# WRITTEN REQUEST
Return all of the entries exactly as written.

======

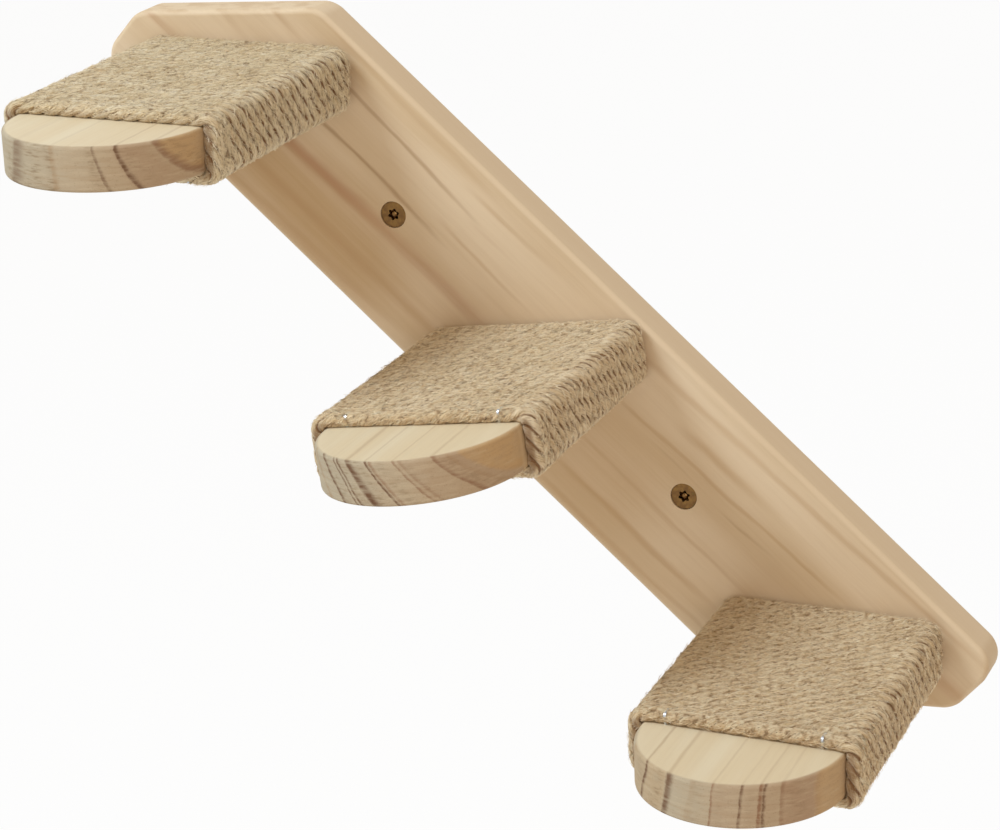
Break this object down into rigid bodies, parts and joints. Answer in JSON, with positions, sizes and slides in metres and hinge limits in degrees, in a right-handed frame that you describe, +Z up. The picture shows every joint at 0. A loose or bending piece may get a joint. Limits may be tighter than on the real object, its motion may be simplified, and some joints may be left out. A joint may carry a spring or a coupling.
{
  "type": "cat ladder",
  "caption": "Wall-mounted cat ladder: a slanted pine board carrying round-nosed pine steps wound with jute rope, with its wall screws in place",
  "frame": {"origin": "in the wall plane, at the back of the board, midway between the wall screws", "axes": "+Z up, +X to the right along the wall as the steps go down, +Y into the wall; the steps reach towards -Y"},
  "size_m": [0.3952, 0.2356, 0.314],
  "materials": {
    "board_pine": "satin",
    "step_pine": "satin",
    "jute_rope": "matte",
    "screw_yellow_zinc": "satin",
    "staple_wire": "satin"
  },
  "bodies": {
    "root": {"backboard": "board_pine", "step_upper": "step_pine", "step_middle": "step_pine", "step_lower": "step_pine", "rope_upper": "jute_rope", "rope_middle": "jute_rope", "rope_lower": "jute_rope", "wall_screw_upper": "screw_yellow_zinc", "wall_screw_lower": "screw_yellow_zinc", "step_screw_upper_left": "screw_yellow_zinc", "step_screw_upper_right": "screw_yellow_zinc", "step_screw_middle_left": "screw_yellow_zinc", "step_screw_middle_right": "screw_yellow_zinc", "step_screw_lower_left": "screw_yellow_zinc", "step_screw_lower_right": "screw_yellow_zinc", "staple_upper_left": "staple_wire", "staple_upper_right": "staple_wire", "staple_middle_left": "staple_wire", "staple_middle_right": "staple_wire", "staple_lower_left": "staple_wire", "staple_lower_right": "staple_wire", "tail_staple_upper_back": "staple_wire", "tail_staple_upper_front": "staple_wire", "tail_staple_middle_back": "staple_wire", "tail_staple_middle_front": "staple_wire", "tail_staple_lower_back": "staple_wire", "tail_staple_lower_front": "staple_wire"}
  },
  "joints": []
}
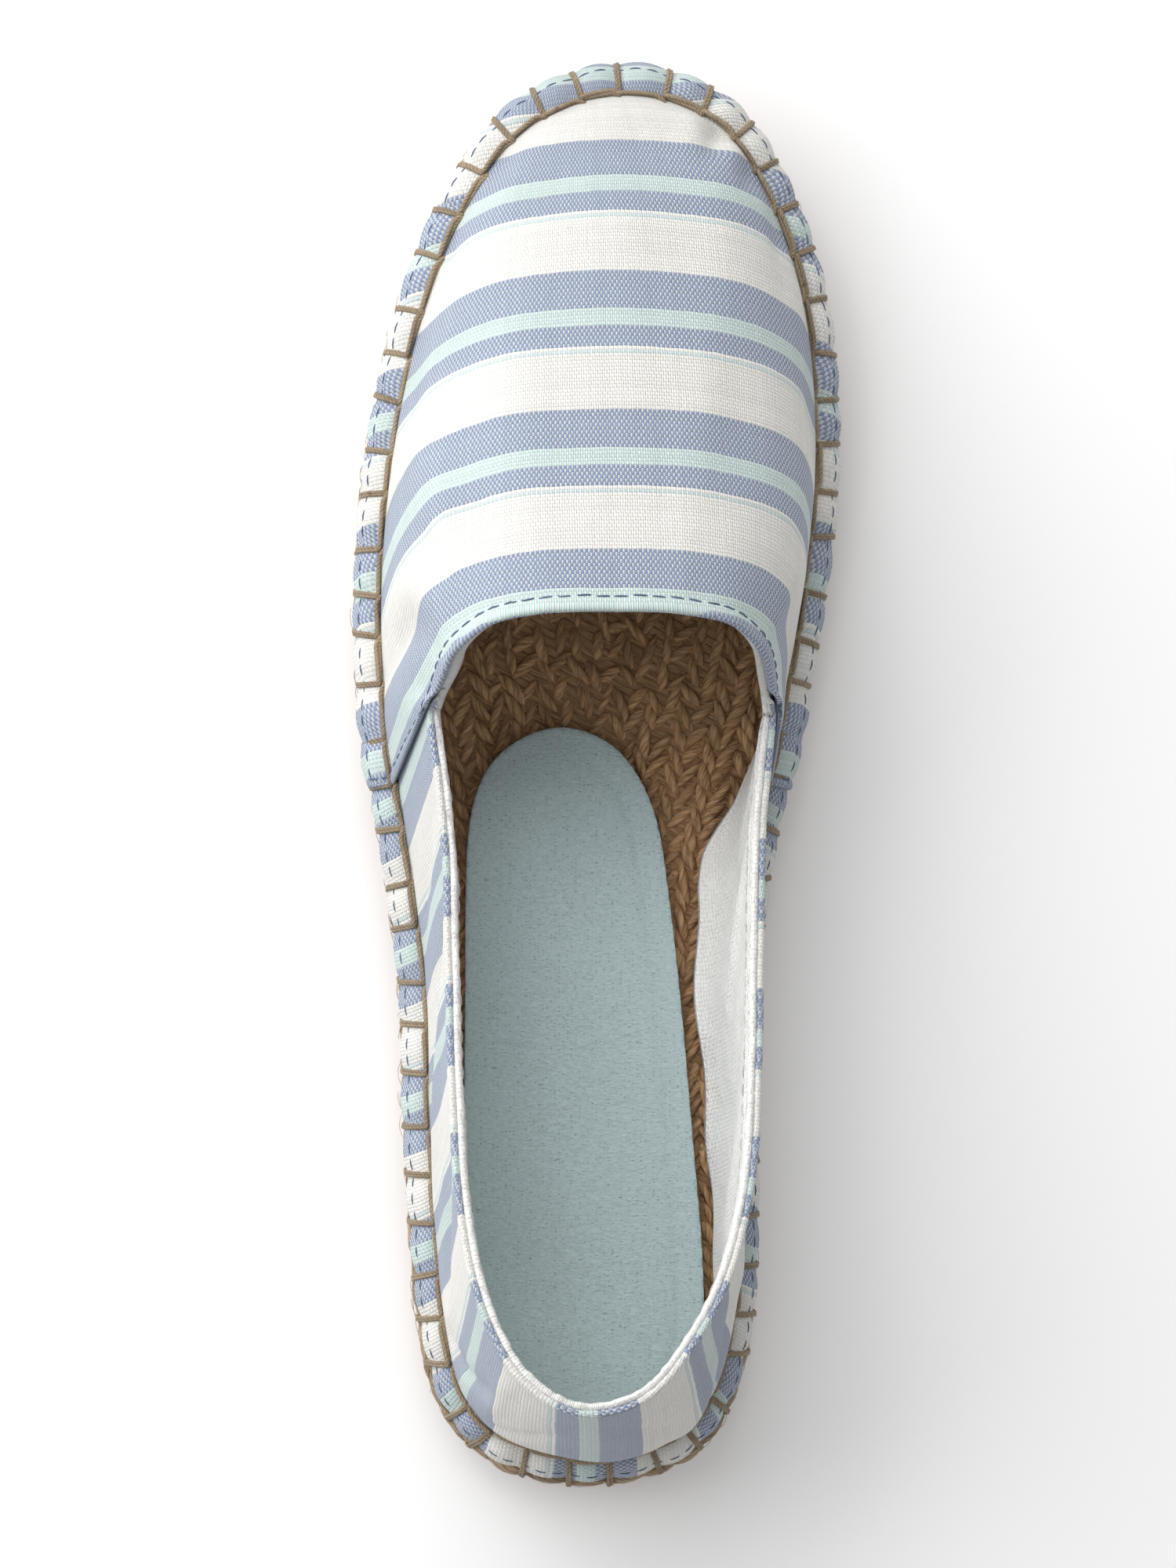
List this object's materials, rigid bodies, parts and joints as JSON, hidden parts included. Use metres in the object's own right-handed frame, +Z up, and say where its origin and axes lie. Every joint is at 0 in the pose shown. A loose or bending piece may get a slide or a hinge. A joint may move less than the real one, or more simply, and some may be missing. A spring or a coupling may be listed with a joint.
{
  "type": "espadrille",
  "caption": "Slip-on left espadrille: striped canvas upper lapped over a heel quarter, blanket-stitched to a coiled jute sole with a thin rubber outsole.",
  "frame": {"origin": "on the floor under the middle of the shoe's bounding box", "axes": "+Z up, +Y towards the heel, the toe towards -Y, +X towards the outer side of the left foot"},
  "size_m": [0.0859, 0.2508, 0.0725],
  "materials": {
    "canvas": "plain-weave cotton canvas with woven stripes",
    "lining": "napped cotton lining",
    "jute": "braided jute fibre",
    "thread": "waxed two-ply thread",
    "sock": "fine suede-like foam",
    "rubber": "matt gum rubber"
  },
  "bodies": {
    "root": {"outsole": "rubber", "midsole": "jute", "upper": "canvas", "insole": "sock"}
  },
  "joints": []
}
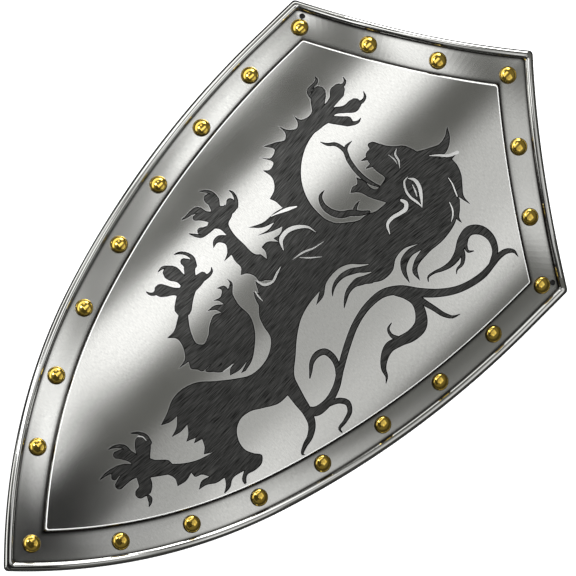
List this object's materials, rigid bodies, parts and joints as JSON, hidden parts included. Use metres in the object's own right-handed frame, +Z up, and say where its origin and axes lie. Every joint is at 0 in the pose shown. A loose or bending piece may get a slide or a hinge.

======

# RESPONSE TO THE EXERCISE
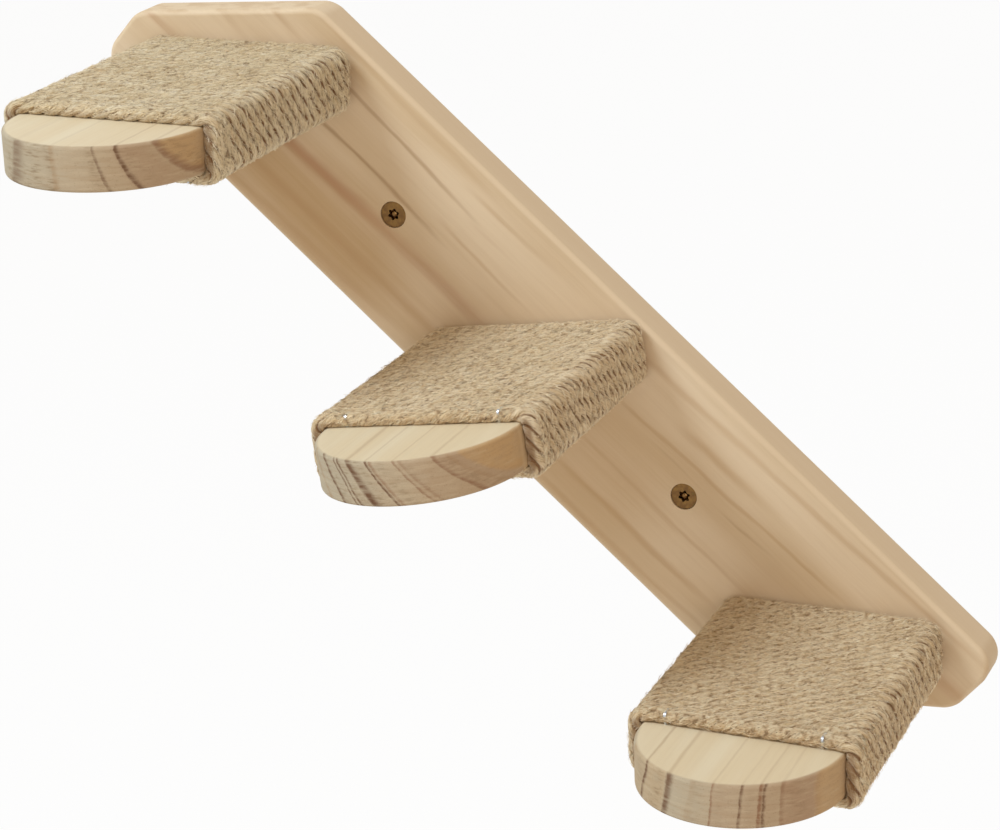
Break this object down into rigid bodies, parts and joints. Answer in JSON, with positions, sizes and slides in metres and hinge limits in degrees, in a right-handed frame that you describe, +Z up. The picture shows every joint at 0. A loose or bending piece may get a joint. Limits may be tighter than on the real object, its motion may be simplified, and some joints may be left out. A joint may carry a spring or a coupling.
{
  "type": "cat ladder",
  "caption": "Wall-mounted cat ladder: a slanted pine board carrying round-nosed pine steps wound with jute rope, with its wall screws in place",
  "frame": {"origin": "in the wall plane, at the back of the board, midway between the wall screws", "axes": "+Z up, +X to the right along the wall as the steps go down, +Y into the wall; the steps reach towards -Y"},
  "size_m": [0.3952, 0.2356, 0.314],
  "materials": {
    "board_pine": "satin",
    "step_pine": "satin",
    "jute_rope": "matte",
    "screw_yellow_zinc": "satin",
    "staple_wire": "satin"
  },
  "bodies": {
    "root": {"backboard": "board_pine", "step_upper": "step_pine", "step_middle": "step_pine", "step_lower": "step_pine", "rope_upper": "jute_rope", "rope_middle": "jute_rope", "rope_lower": "jute_rope", "wall_screw_upper": "screw_yellow_zinc", "wall_screw_lower": "screw_yellow_zinc", "step_screw_upper_left": "screw_yellow_zinc", "step_screw_upper_right": "screw_yellow_zinc", "step_screw_middle_left": "screw_yellow_zinc", "step_screw_middle_right": "screw_yellow_zinc", "step_screw_lower_left": "screw_yellow_zinc", "step_screw_lower_right": "screw_yellow_zinc", "staple_upper_left": "staple_wire", "staple_upper_right": "staple_wire", "staple_middle_left": "staple_wire", "staple_middle_right": "staple_wire", "staple_lower_left": "staple_wire", "staple_lower_right": "staple_wire", "tail_staple_upper_back": "staple_wire", "tail_staple_upper_front": "staple_wire", "tail_staple_middle_back": "staple_wire", "tail_staple_middle_front": "staple_wire", "tail_staple_lower_back": "staple_wire", "tail_staple_lower_front": "staple_wire"}
  },
  "joints": []
}
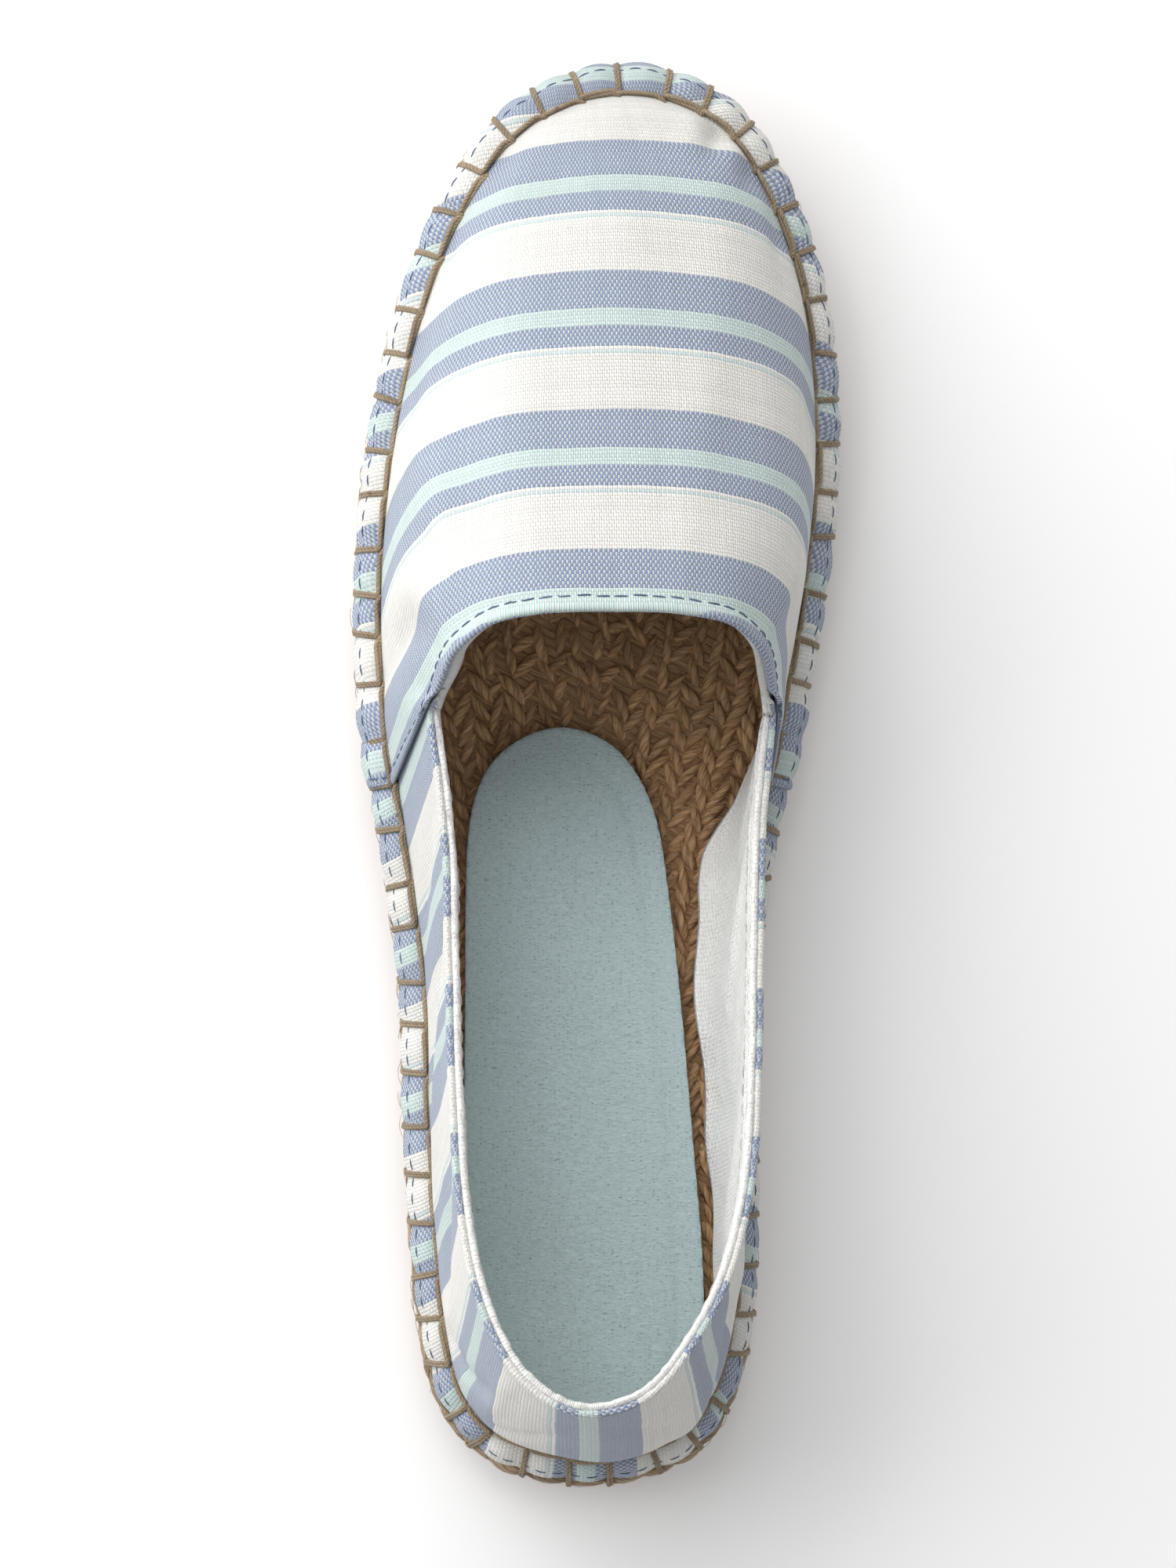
List this object's materials, rigid bodies, parts and joints as JSON, hidden parts included. Use metres in the object's own right-handed frame, +Z up, and say where its origin and axes lie. Every joint is at 0 in the pose shown. A loose or bending piece may get a slide or a hinge. A joint may move less than the real one, or more simply, and some may be missing. A spring or a coupling may be listed with a joint.
{
  "type": "espadrille",
  "caption": "Slip-on left espadrille: striped canvas upper lapped over a heel quarter, blanket-stitched to a coiled jute sole with a thin rubber outsole.",
  "frame": {"origin": "on the floor under the middle of the shoe's bounding box", "axes": "+Z up, +Y towards the heel, the toe towards -Y, +X towards the outer side of the left foot"},
  "size_m": [0.0859, 0.2508, 0.0725],
  "materials": {
    "canvas": "plain-weave cotton canvas with woven stripes",
    "lining": "napped cotton lining",
    "jute": "braided jute fibre",
    "thread": "waxed two-ply thread",
    "sock": "fine suede-like foam",
    "rubber": "matt gum rubber"
  },
  "bodies": {
    "root": {"outsole": "rubber", "midsole": "jute", "upper": "canvas", "insole": "sock"}
  },
  "joints": []
}
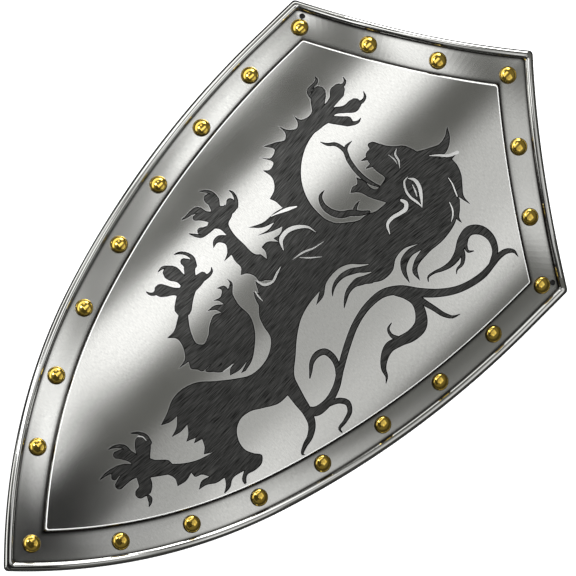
List this object's materials, rigid bodies, parts and joints as JSON, hidden parts included. Use metres in the object's own right-handed frame, +Z up, and say where its origin and axes lie. Every joint is at 0 in the pose shown. A loose or bending piece may get a slide or a hinge.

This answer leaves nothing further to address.